Mientras más envejezco más me gusta saborear la lentitud sagrada del silencio, ese que entra en el alma y se te queda aleteando como si quisiera en ella hacer su nido. A veces el silencio suele llegar acompañado de una soledad feliz, gratificante; sin embargo, otras viene abrazado a la mirada o al gesto de alguien con quien compartes una amistad que viene de lejos y en tu alma echó raíces que nadie podrá, aunque lo intenté, arrancar nunca.
Los mejores amigos son más profundos cuando callan, cuando con su silencio enriquecen nuestro espíritu. Los míos, que son muy pocos pero auténticos, saben callar cuando en mi interior hay árboles doblados por el vendaval de la tristeza. Ellos entienden que, a veces, sobran las palabras, que no sirve de nada el resplandor de su sonido. Al dolor, por ejemplo, suele escocerle en ocasiones esas frases pintadas de estúpida alegría. Y, al contrario, la luz de algún gesto, la mirada, la complicidad de un paseo por el campo pueden lograr que una tarde lenta y gris se convierta, de pronto, en el temblor de una mañana perfumada por la cantiga de los pájaros bailando en las ramas floridas de un saúco.

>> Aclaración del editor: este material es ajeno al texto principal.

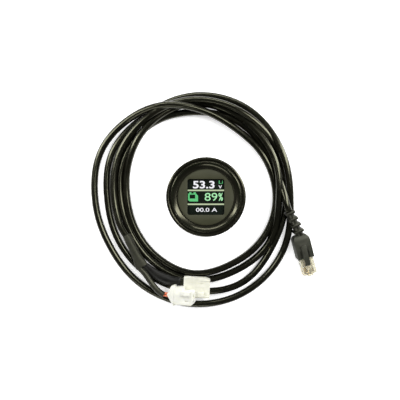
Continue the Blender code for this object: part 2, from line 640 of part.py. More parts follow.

Hoy domingo, 15 de abril, aunque en el campo flotaba una angosta luz de cieno y hulla, un puñado de amigos ha visitado mi silencio, mi enclaustramiento lánguido. Y lo oscuro -el plomo del aire y el frío de la hierba- se ha evaporado enseguida, en un instante, cuando mis amigos han vertido sus palabras donde estaba enterrado el cincel de mi esperanza. Han hablado, han reído conmigo, me han mimado. Ellos, tan pocos y tan fieles, tan auténticos (Serafín, Paco, Angelita, María del Valle) han pintado en mis ojos la parábola de un sol: un puñado de luz que al irse ha dejado parpadeando una vela almendrada en una esquina de mi alma, donde ya no tiene cobijo la tristeza, ese musgo de olvido que crece en la piel de la amargura.